The book contains one of the most withering dissections of contemporary capitalism yet penned. The nature of the control of the captains of finance over the material welfare of the community was worked out in terms of the canons and activities of the gentleman of leisure and his apparent prototype, the barbarian chieftain (read "modern businessman"). The system of free contract became the system of status; the system conforming to the machine process became the industrial republic. The commercialization of life with its poisoning of the springs of survival and advance was traced, not to men's concern with material production, but to its antithesis, pecuniary exploitation.
Veblen's "anthropological" discussions were in fact contemporary delvings into the nature of the modern money economy under the guise of anthropology. His description of the barbarian's standard of success in terms of skulls led up to his description of the modern man's standard in terms of money. And modern ownership, as in effect an ownership and enslavement of persons by pecuniary masters, he analyzed most sharply under the guise of a discussion of the barbarian status of woman as a chattel of the ferocious warrior.
The contrast between "business" and "industry" was worked out in the strangest guises -- dress versus clothing; the higher learning versus the lower learning; pecuniary beauty versus economic beauty; pecuniary canons of taste versus aesthetic canons of taste; predatory dogs versus peaceful cats; medicine men versus modern scientists; athletic combats versus physical education; criminals versus the industrious; the patriarchal family versus the household of the unattached woman; and, most sharply of all, the ferocious barbarian age versus that "earlier" stage, the presumptively primitive age of peaceable and free savages.
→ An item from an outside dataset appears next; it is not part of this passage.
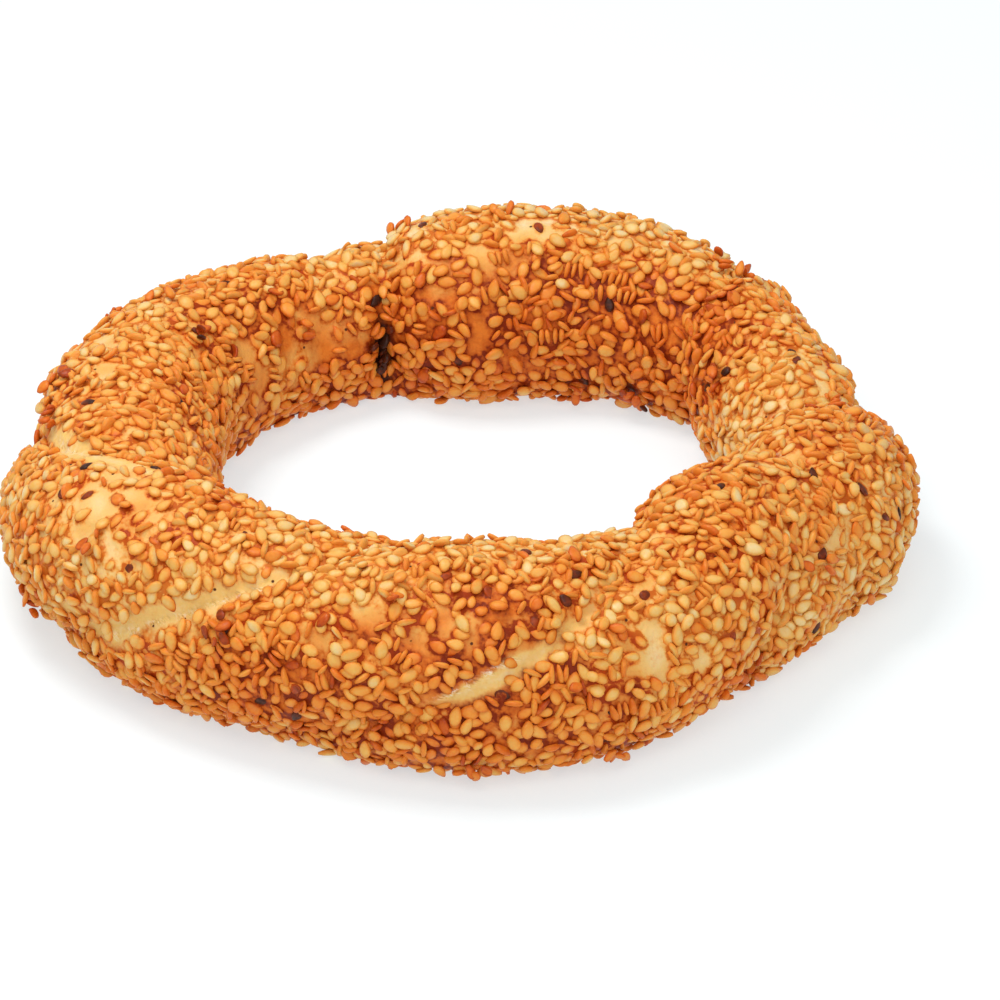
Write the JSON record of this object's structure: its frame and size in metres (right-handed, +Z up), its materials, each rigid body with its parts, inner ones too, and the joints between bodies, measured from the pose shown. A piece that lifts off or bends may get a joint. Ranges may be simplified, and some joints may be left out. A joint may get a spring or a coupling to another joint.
{
  "type": "simit",
  "caption": "Round twisted bread ring with an open middle, a pinched seam, a flat underside and a browned crust coated in sesame.",
  "frame": {"origin": "centre of the ring's bounding box, at the level of the flat underside it was baked on", "axes": "+Z up, out of the tray side through the top of the ring; +X to the right and +Y away from the side with the widest lobe"},
  "size_m": [0.1484, 0.1502, 0.0338],
  "materials": {
    "crust": "baked golden brown crust, satin, paler in the grooves of the twist",
    "sesame": "toasted sesame seeds, pale gold to deep orange brown, slightly glossy"
  },
  "bodies": {
    "root": {"simit": "crust"}
  },
  "joints": []
}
The free savage suddenly seemed superior; Veblen, on top of all else, was something of an anarchist. At least intermittently he showed a lack of sympathy for the "animated slide rule" or "finikin skeptic" of modern science, and for the impersonalization of large scale industrial and social organization. An occasional pessimism regarding progress crept through; and he waxed eloquent on man's inherited human nature was being restrained to meet the requirements of modern technology. He had an undercurrent of sympathy for that golden age when man, if he was not completely rational, was at least not predatory. "As seen from the point of view of life under modern civilized conditions in an enlightened community of the Western culture, the primitive, ante-predatory savage . . . was not a great success. Even for the purposes of that hypothetical culture to which his type of human nature owes what stability it has . . . this primitive man has quite as many and as conspicuous economic failings as he has economic virtues as should be plain to anyone whose sense of the case is not biased by leniency born of a fellow-feeling. At his best he is 'a clever, good-for-nothing fellow.' The shortcomings of this presumptively primitive type of character are weakness, inefficiency, lack of initiative and ingenuity, and a yielding and indolent amiability, together with a lively but inconsequential animistic sense. Along with these traits go certain others which have some value for the collective life process, in the sense that they further the facility of life in the group. These traits are truthfulness, peaceableness, good-will, and a non-emulative, non-invidious interest in men and things."